> _GIVEN MATERIAL_:
______________________________

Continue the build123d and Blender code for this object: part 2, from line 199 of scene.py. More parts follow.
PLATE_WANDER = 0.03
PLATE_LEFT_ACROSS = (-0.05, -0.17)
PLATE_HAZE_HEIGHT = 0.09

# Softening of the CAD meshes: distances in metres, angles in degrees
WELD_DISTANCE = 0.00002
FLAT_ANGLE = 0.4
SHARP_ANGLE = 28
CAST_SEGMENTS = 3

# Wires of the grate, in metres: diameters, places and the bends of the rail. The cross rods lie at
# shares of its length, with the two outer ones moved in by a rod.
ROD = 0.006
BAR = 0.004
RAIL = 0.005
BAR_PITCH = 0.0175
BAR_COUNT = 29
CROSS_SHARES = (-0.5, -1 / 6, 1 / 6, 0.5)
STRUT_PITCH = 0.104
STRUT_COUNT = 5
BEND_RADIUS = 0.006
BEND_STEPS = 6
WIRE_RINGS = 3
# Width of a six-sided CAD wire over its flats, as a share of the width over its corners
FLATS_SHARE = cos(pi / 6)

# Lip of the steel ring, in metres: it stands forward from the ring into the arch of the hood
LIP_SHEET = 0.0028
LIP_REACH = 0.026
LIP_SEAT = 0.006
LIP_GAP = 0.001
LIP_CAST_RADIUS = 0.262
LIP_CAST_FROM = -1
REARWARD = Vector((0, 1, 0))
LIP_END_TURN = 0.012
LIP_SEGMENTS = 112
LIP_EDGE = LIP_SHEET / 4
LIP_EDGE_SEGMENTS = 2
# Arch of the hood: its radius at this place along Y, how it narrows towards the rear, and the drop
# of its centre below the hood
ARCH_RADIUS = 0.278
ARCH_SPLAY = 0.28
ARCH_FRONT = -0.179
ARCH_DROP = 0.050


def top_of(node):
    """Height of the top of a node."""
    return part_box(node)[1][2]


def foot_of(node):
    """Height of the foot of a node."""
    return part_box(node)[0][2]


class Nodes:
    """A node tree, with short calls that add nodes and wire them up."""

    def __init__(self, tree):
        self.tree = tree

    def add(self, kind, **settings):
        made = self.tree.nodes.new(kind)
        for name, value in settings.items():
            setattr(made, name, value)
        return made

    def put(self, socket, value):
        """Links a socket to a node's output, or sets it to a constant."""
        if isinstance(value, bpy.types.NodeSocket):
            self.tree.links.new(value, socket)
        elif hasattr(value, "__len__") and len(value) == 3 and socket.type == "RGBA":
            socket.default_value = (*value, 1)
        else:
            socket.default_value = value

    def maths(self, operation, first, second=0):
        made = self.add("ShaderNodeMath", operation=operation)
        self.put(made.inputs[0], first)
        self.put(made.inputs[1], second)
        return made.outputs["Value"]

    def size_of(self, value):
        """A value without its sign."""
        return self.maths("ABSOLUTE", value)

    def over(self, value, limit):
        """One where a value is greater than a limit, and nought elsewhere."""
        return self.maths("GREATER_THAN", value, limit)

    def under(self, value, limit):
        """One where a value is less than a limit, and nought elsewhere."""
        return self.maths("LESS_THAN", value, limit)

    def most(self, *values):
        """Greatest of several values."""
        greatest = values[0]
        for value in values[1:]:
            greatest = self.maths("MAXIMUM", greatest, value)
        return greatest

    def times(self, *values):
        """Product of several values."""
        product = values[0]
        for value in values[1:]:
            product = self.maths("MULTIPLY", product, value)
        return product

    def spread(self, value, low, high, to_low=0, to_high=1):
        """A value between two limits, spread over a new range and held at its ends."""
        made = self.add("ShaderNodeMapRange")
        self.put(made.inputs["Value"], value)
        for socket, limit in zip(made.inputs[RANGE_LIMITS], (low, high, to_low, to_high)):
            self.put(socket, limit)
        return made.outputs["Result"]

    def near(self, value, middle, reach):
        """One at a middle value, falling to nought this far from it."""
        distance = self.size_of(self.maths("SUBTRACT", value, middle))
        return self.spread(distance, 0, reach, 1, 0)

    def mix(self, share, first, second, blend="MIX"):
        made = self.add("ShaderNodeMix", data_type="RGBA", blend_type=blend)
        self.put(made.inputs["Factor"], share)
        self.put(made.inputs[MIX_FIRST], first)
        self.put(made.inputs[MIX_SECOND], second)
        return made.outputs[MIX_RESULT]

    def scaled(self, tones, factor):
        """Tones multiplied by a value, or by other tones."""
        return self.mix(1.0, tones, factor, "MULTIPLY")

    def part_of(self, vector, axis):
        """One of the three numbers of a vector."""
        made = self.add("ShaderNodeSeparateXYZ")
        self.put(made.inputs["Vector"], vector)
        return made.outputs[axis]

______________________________

> _WORK TO BE COMPLETED_:
Extract each line of the listing above, copying it word for word.

> _ANSWER TO THE PROBLEM_:
Continue the build123d and Blender code for this object: part 2, from line 199 of scene.py. More parts follow.
PLATE_WANDER = 0.03
PLATE_LEFT_ACROSS = (-0.05, -0.17)
PLATE_HAZE_HEIGHT = 0.09

# Softening of the CAD meshes: distances in metres, angles in degrees
WELD_DISTANCE = 0.00002
FLAT_ANGLE = 0.4
SHARP_ANGLE = 28
CAST_SEGMENTS = 3

# Wires of the grate, in metres: diameters, places and the bends of the rail. The cross rods lie at
# shares of its length, with the two outer ones moved in by a rod.
ROD = 0.006
BAR = 0.004
RAIL = 0.005
BAR_PITCH = 0.0175
BAR_COUNT = 29
CROSS_SHARES = (-0.5, -1 / 6, 1 / 6, 0.5)
STRUT_PITCH = 0.104
STRUT_COUNT = 5
BEND_RADIUS = 0.006
BEND_STEPS = 6
WIRE_RINGS = 3
# Width of a six-sided CAD wire over its flats, as a share of the width over its corners
FLATS_SHARE = cos(pi / 6)

# Lip of the steel ring, in metres: it stands forward from the ring into the arch of the hood
LIP_SHEET = 0.0028
LIP_REACH = 0.026
LIP_SEAT = 0.006
LIP_GAP = 0.001
LIP_CAST_RADIUS = 0.262
LIP_CAST_FROM = -1
REARWARD = Vector((0, 1, 0))
LIP_END_TURN = 0.012
LIP_SEGMENTS = 112
LIP_EDGE = LIP_SHEET / 4
LIP_EDGE_SEGMENTS = 2
# Arch of the hood: its radius at this place along Y, how it narrows towards the rear, and the drop
# of its centre below the hood
ARCH_RADIUS = 0.278
ARCH_SPLAY = 0.28
ARCH_FRONT = -0.179
ARCH_DROP = 0.050


def top_of(node):
    """Height of the top of a node."""
    return part_box(node)[1][2]


def foot_of(node):
    """Height of the foot of a node."""
    return part_box(node)[0][2]


class Nodes:
    """A node tree, with short calls that add nodes and wire them up."""

    def __init__(self, tree):
        self.tree = tree

    def add(self, kind, **settings):
        made = self.tree.nodes.new(kind)
        for name, value in settings.items():
            setattr(made, name, value)
        return made

    def put(self, socket, value):
        """Links a socket to a node's output, or sets it to a constant."""
        if isinstance(value, bpy.types.NodeSocket):
            self.tree.links.new(value, socket)
        elif hasattr(value, "__len__") and len(value) == 3 and socket.type == "RGBA":
            socket.default_value = (*value, 1)
        else:
            socket.default_value = value

    def maths(self, operation, first, second=0):
        made = self.add("ShaderNodeMath", operation=operation)
        self.put(made.inputs[0], first)
        self.put(made.inputs[1], second)
        return made.outputs["Value"]

    def size_of(self, value):
        """A value without its sign."""
        return self.maths("ABSOLUTE", value)

    def over(self, value, limit):
        """One where a value is greater than a limit, and nought elsewhere."""
        return self.maths("GREATER_THAN", value, limit)

    def under(self, value, limit):
        """One where a value is less than a limit, and nought elsewhere."""
        return self.maths("LESS_THAN", value, limit)

    def most(self, *values):
        """Greatest of several values."""
        greatest = values[0]
        for value in values[1:]:
            greatest = self.maths("MAXIMUM", greatest, value)
        return greatest

    def times(self, *values):
        """Product of several values."""
        product = values[0]
        for value in values[1:]:
            product = self.maths("MULTIPLY", product, value)
        return product

    def spread(self, value, low, high, to_low=0, to_high=1):
        """A value between two limits, spread over a new range and held at its ends."""
        made = self.add("ShaderNodeMapRange")
        self.put(made.inputs["Value"], value)
        for socket, limit in zip(made.inputs[RANGE_LIMITS], (low, high, to_low, to_high)):
            self.put(socket, limit)
        return made.outputs["Result"]

    def near(self, value, middle, reach):
        """One at a middle value, falling to nought this far from it."""
        distance = self.size_of(self.maths("SUBTRACT", value, middle))
        return self.spread(distance, 0, reach, 1, 0)

    def mix(self, share, first, second, blend="MIX"):
        made = self.add("ShaderNodeMix", data_type="RGBA", blend_type=blend)
        self.put(made.inputs["Factor"], share)
        self.put(made.inputs[MIX_FIRST], first)
        self.put(made.inputs[MIX_SECOND], second)
        return made.outputs[MIX_RESULT]

    def scaled(self, tones, factor):
        """Tones multiplied by a value, or by other tones."""
        return self.mix(1.0, tones, factor, "MULTIPLY")

    def part_of(self, vector, axis):
        """One of the three numbers of a vector."""
        made = self.add("ShaderNodeSeparateXYZ")
        self.put(made.inputs["Vector"], vector)
        return made.outputs[axis]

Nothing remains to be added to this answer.